§ **Task details**
Reproduce the first line and every line after it, exactly, through the one containing "hang when worn.". Leave out the rest.

§ **Dataset excerpt**
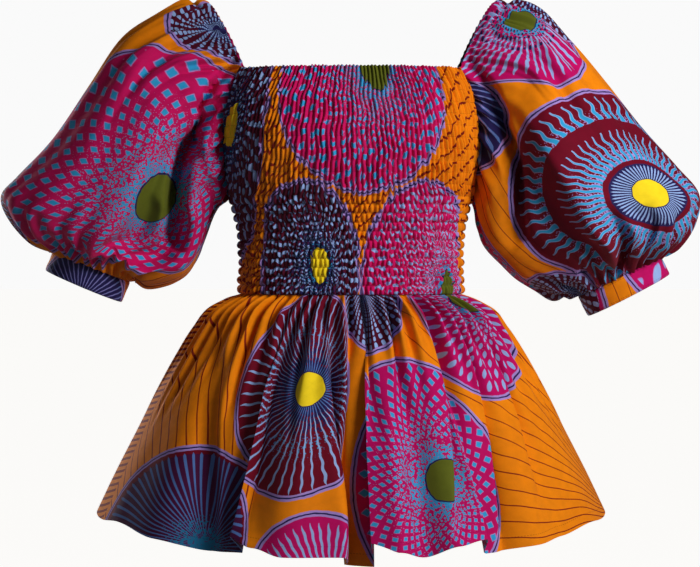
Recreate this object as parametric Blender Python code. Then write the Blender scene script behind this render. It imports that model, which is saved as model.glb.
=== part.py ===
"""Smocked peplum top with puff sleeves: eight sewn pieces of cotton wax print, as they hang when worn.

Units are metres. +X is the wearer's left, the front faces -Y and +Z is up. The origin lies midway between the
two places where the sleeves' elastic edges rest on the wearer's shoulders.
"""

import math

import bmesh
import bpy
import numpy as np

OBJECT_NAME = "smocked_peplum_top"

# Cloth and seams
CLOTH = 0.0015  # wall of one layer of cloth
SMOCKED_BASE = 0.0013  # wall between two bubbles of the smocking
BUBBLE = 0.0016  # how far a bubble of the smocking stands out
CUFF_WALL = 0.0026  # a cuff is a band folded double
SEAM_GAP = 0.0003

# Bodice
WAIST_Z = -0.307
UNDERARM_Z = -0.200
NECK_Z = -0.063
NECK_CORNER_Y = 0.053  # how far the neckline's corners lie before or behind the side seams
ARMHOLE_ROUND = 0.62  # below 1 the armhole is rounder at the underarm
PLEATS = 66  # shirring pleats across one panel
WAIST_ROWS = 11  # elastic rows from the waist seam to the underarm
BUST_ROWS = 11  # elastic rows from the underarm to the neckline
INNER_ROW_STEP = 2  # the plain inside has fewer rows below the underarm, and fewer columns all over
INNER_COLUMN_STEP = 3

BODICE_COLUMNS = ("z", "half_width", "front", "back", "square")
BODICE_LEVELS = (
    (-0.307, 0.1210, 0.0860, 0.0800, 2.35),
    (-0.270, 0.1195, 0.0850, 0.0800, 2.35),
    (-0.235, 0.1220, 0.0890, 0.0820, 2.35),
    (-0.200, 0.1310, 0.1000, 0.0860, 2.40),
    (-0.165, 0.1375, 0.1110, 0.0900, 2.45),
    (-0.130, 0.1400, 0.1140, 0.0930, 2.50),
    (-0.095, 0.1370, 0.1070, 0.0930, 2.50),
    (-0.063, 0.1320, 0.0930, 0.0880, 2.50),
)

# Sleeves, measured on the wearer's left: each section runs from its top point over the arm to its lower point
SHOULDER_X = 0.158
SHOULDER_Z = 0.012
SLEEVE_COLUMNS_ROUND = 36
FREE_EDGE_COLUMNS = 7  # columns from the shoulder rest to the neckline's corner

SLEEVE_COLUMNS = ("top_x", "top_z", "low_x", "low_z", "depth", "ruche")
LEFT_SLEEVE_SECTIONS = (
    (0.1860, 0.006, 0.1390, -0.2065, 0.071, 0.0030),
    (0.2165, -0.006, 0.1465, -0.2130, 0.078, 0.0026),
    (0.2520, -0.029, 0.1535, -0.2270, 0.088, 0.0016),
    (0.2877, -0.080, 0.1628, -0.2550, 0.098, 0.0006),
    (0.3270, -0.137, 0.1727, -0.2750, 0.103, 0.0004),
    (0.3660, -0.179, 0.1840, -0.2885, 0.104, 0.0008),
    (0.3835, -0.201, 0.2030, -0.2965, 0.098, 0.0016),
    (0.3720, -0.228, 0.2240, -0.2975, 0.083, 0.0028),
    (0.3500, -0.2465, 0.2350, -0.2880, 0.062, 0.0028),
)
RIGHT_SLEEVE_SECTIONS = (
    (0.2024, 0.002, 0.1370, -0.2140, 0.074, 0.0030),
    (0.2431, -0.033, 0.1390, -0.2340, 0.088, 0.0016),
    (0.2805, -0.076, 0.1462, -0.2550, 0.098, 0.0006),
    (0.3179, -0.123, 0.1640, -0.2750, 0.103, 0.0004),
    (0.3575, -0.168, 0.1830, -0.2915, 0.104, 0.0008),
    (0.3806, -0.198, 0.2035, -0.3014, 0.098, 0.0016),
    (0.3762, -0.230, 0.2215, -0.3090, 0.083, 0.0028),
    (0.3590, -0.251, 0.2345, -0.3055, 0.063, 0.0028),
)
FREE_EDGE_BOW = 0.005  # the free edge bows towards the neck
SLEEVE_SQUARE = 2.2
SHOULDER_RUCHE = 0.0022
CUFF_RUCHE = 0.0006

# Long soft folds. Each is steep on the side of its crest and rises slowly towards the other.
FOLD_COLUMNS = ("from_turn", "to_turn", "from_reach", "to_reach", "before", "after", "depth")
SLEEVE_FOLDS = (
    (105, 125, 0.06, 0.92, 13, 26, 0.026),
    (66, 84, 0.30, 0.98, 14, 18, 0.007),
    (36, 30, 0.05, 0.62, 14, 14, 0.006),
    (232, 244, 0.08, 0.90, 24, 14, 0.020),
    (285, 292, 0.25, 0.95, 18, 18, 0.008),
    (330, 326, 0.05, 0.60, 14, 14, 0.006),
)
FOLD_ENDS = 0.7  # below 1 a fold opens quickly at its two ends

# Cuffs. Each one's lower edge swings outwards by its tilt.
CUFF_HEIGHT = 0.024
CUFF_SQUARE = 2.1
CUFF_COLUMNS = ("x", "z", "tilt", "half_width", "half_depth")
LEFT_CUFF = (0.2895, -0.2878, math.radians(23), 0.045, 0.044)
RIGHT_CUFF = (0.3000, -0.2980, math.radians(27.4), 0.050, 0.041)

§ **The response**
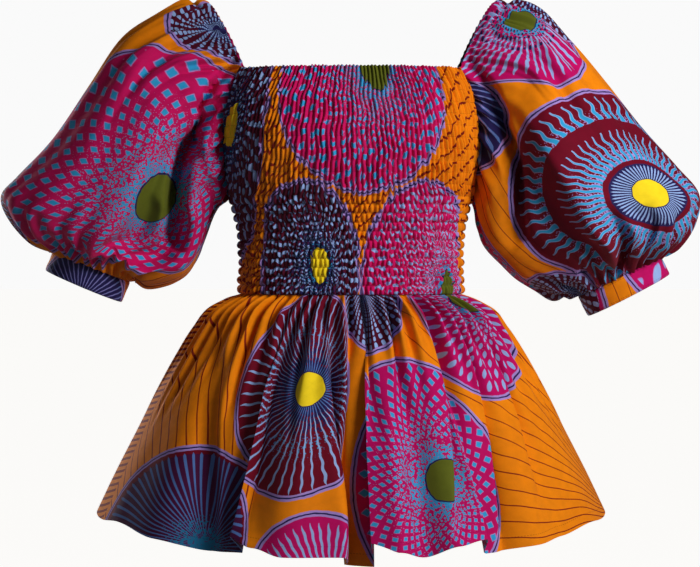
Recreate this object as parametric Blender Python code. Then write the Blender scene script behind this render. It imports that model, which is saved as model.glb.
=== part.py ===
"""Smocked peplum top with puff sleeves: eight sewn pieces of cotton wax print, as they hang when worn.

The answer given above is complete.